### Instruction
From the listing that follows, extract every line and set it down unaltered.

### Source data
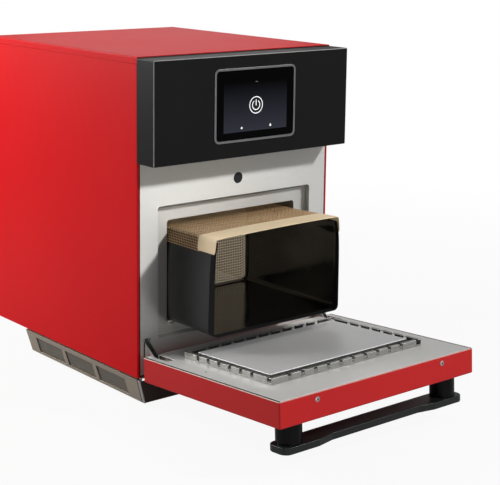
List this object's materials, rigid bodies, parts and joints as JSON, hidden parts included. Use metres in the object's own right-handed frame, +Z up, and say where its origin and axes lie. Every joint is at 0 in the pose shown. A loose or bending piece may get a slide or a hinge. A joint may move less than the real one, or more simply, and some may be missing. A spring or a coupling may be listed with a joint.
{
  "type": "speed oven",
  "caption": "Free-standing speed oven with a touch-screen fascia, a drop-down door with a bar handle, and a mesh-roofed liner that slides into the cavity.",
  "frame": {"origin": "on the floor under the middle of the oven's outline, with its door open as in the picture", "axes": "+Z up, the front with the door faces -Y, +X to the right of a person facing the front"},
  "size_m": [0.469, 0.9248, 0.658],
  "materials": {
    "stainless": "brushed",
    "dark_paint": "satin",
    "fascia_paint": "satin",
    "red_paint": "gloss paint",
    "plinth_paint": "satin",
    "zinc_sheet": "zinc plated",
    "hinge_steel": "zinc plated",
    "heater_tube": "oxidised",
    "motor_metal": "cast",
    "heat_sink": "extruded",
    "circuit_board": "solder mask",
    "black_plastic": "moulded",
    "handle_plastic": "satin",
    "gloss_black": "gloss",
    "foot_rubber": "matte",
    "screen_glass": "gloss",
    "ceramic": "matte",
    "mineral_wool": "fibrous",
    "filter_mesh": "fine mesh",
    "liner_sheet": "coated glass cloth",
    "liner_net": "coated open mesh",
    "liner_tape": "coated tape"
  },
  "bodies": {
    "cabinet": {"side_panel_left": "red_paint", "side_panel_right": "red_paint", "top_cover": "red_paint", "rear_panel": "zinc_sheet", "base_tray": "zinc_sheet", "front_frame": "stainless", "frame_plug": "black_plastic", "recess_channel": "stainless", "cavity": "stainless", "ceramic_floor": "ceramic", "insulation": "mineral_wool", "jet_duct": "zinc_sheet", "fan_chamber": "zinc_sheet", "heater": "heater_tube", "blower_motor": "motor_metal", "antenna_well": "stainless", "antenna_motor": "motor_metal", "waveguide": "zinc_sheet", "magnetron": "motor_metal", "electronics_shelf": "zinc_sheet", "inverter": "heat_sink", "control_board": "circuit_board", "cooling_fan_frame": "black_plastic", "mains_gland": "black_plastic", "door_switch": "black_plastic", "plinth_side_left": "plinth_paint", "plinth_side_right": "plinth_paint", "plinth_filter_left": "filter_mesh", "plinth_filter_right": "filter_mesh", "plinth_front": "gloss_black", "plinth_rear": "dark_paint", "foot_front_left": "foot_rubber", "foot_front_right": "foot_rubber", "foot_rear_left": "foot_rubber", "foot_rear_right": "foot_rubber", "fascia": "fascia_paint", "screen_bezel": "stainless", "touch_glass": "screen_glass", "display_module": "motor_metal", "hinge_bracket_left": "hinge_steel", "hinge_bracket_right": "hinge_steel", "hinge_pin_left": "hinge_steel", "hinge_pin_right": "hinge_steel"},
    "door": {"door_shell": "red_paint", "door_inner_panel": "stainless", "door_core": "mineral_wool", "choke_frame": "stainless", "choke_plate": "stainless", "handle_bar": "handle_plastic", "handle_post_left": "handle_plastic", "handle_post_right": "handle_plastic", "knuckle_left": "hinge_steel", "knuckle_right": "hinge_steel"},
    "liner": {"liner_shell": "liner_sheet", "liner_mesh": "liner_net", "liner_binding": "liner_tape"},
    "blower": {"blower_wheel": "zinc_sheet"},
    "cooling_fan": {"cooling_fan_wheel": "black_plastic"},
    "antenna": {"antenna": "stainless"}
  },
  "joints": [
    {"name": "door_hinge", "type": "hinge", "parent": "cabinet", "child": "door", "pos_m": [0, -0.08648, 0.0825], "axis": [-1, 0, 0], "range_deg": [0, 86.33]},
    {"name": "liner_slide", "type": "slide", "parent": "cabinet", "child": "liner", "axis": [0, 1, 0], "range_m": [0, 0.177]},
    {"name": "blower_spin", "type": "hinge", "parent": "cabinet", "child": "blower", "pos_m": [0, 0.32, 0.257], "axis": [0, 1, 0], "continuous": true},
    {"name": "cooling_fan_spin", "type": "hinge", "parent": "cabinet", "child": "cooling_fan", "pos_m": [0.12, 0.42, 0.5227], "axis": [0, 1, 0], "continuous": true},
    {"name": "antenna_spin", "type": "hinge", "parent": "cabinet", "child": "antenna", "pos_m": [0, 0.11702, 0.1], "axis": [0, 0, 1], "continuous": true}
  ],
  "couplings": [
    {"joint": "liner_slide", "follows": "door_hinge", "m_per_rad": 0.1174}
  ]
}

### Final answer
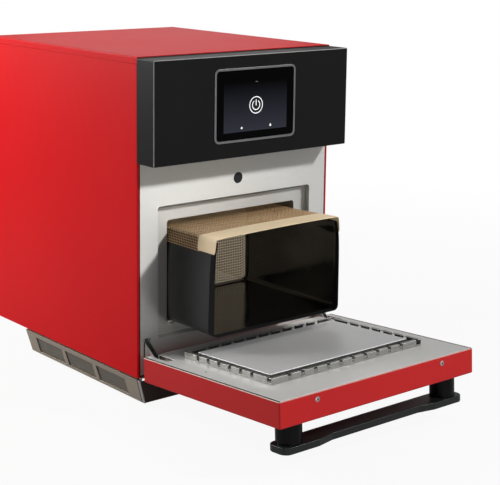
List this object's materials, rigid bodies, parts and joints as JSON, hidden parts included. Use metres in the object's own right-handed frame, +Z up, and say where its origin and axes lie. Every joint is at 0 in the pose shown. A loose or bending piece may get a slide or a hinge. A joint may move less than the real one, or more simply, and some may be missing. A spring or a coupling may be listed with a joint.
{
  "type": "speed oven",
  "caption": "Free-standing speed oven with a touch-screen fascia, a drop-down door with a bar handle, and a mesh-roofed liner that slides into the cavity.",
  "frame": {"origin": "on the floor under the middle of the oven's outline, with its door open as in the picture", "axes": "+Z up, the front with the door faces -Y, +X to the right of a person facing the front"},
  "size_m": [0.469, 0.9248, 0.658],
  "materials": {
    "stainless": "brushed",
    "dark_paint": "satin",
    "fascia_paint": "satin",
    "red_paint": "gloss paint",
    "plinth_paint": "satin",
    "zinc_sheet": "zinc plated",
    "hinge_steel": "zinc plated",
    "heater_tube": "oxidised",
    "motor_metal": "cast",
    "heat_sink": "extruded",
    "circuit_board": "solder mask",
    "black_plastic": "moulded",
    "handle_plastic": "satin",
    "gloss_black": "gloss",
    "foot_rubber": "matte",
    "screen_glass": "gloss",
    "ceramic": "matte",
    "mineral_wool": "fibrous",
    "filter_mesh": "fine mesh",
    "liner_sheet": "coated glass cloth",
    "liner_net": "coated open mesh",
    "liner_tape": "coated tape"
  },
  "bodies": {
    "cabinet": {"side_panel_left": "red_paint", "side_panel_right": "red_paint", "top_cover": "red_paint", "rear_panel": "zinc_sheet", "base_tray": "zinc_sheet", "front_frame": "stainless", "frame_plug": "black_plastic", "recess_channel": "stainless", "cavity": "stainless", "ceramic_floor": "ceramic", "insulation": "mineral_wool", "jet_duct": "zinc_sheet", "fan_chamber": "zinc_sheet", "heater": "heater_tube", "blower_motor": "motor_metal", "antenna_well": "stainless", "antenna_motor": "motor_metal", "waveguide": "zinc_sheet", "magnetron": "motor_metal", "electronics_shelf": "zinc_sheet", "inverter": "heat_sink", "control_board": "circuit_board", "cooling_fan_frame": "black_plastic", "mains_gland": "black_plastic", "door_switch": "black_plastic", "plinth_side_left": "plinth_paint", "plinth_side_right": "plinth_paint", "plinth_filter_left": "filter_mesh", "plinth_filter_right": "filter_mesh", "plinth_front": "gloss_black", "plinth_rear": "dark_paint", "foot_front_left": "foot_rubber", "foot_front_right": "foot_rubber", "foot_rear_left": "foot_rubber", "foot_rear_right": "foot_rubber", "fascia": "fascia_paint", "screen_bezel": "stainless", "touch_glass": "screen_glass", "display_module": "motor_metal", "hinge_bracket_left": "hinge_steel", "hinge_bracket_right": "hinge_steel", "hinge_pin_left": "hinge_steel", "hinge_pin_right": "hinge_steel"},
    "door": {"door_shell": "red_paint", "door_inner_panel": "stainless", "door_core": "mineral_wool", "choke_frame": "stainless", "choke_plate": "stainless", "handle_bar": "handle_plastic", "handle_post_left": "handle_plastic", "handle_post_right": "handle_plastic", "knuckle_left": "hinge_steel", "knuckle_right": "hinge_steel"},
    "liner": {"liner_shell": "liner_sheet", "liner_mesh": "liner_net", "liner_binding": "liner_tape"},
    "blower": {"blower_wheel": "zinc_sheet"},
    "cooling_fan": {"cooling_fan_wheel": "black_plastic"},
    "antenna": {"antenna": "stainless"}
  },
  "joints": [
    {"name": "door_hinge", "type": "hinge", "parent": "cabinet", "child": "door", "pos_m": [0, -0.08648, 0.0825], "axis": [-1, 0, 0], "range_deg": [0, 86.33]},
    {"name": "liner_slide", "type": "slide", "parent": "cabinet", "child": "liner", "axis": [0, 1, 0], "range_m": [0, 0.177]},
    {"name": "blower_spin", "type": "hinge", "parent": "cabinet", "child": "blower", "pos_m": [0, 0.32, 0.257], "axis": [0, 1, 0], "continuous": true},
    {"name": "cooling_fan_spin", "type": "hinge", "parent": "cabinet", "child": "cooling_fan", "pos_m": [0.12, 0.42, 0.5227], "axis": [0, 1, 0], "continuous": true},
    {"name": "antenna_spin", "type": "hinge", "parent": "cabinet", "child": "antenna", "pos_m": [0, 0.11702, 0.1], "axis": [0, 0, 1], "continuous": true}
  ],
  "couplings": [
    {"joint": "liner_slide", "follows": "door_hinge", "m_per_rad": 0.1174}
  ]
}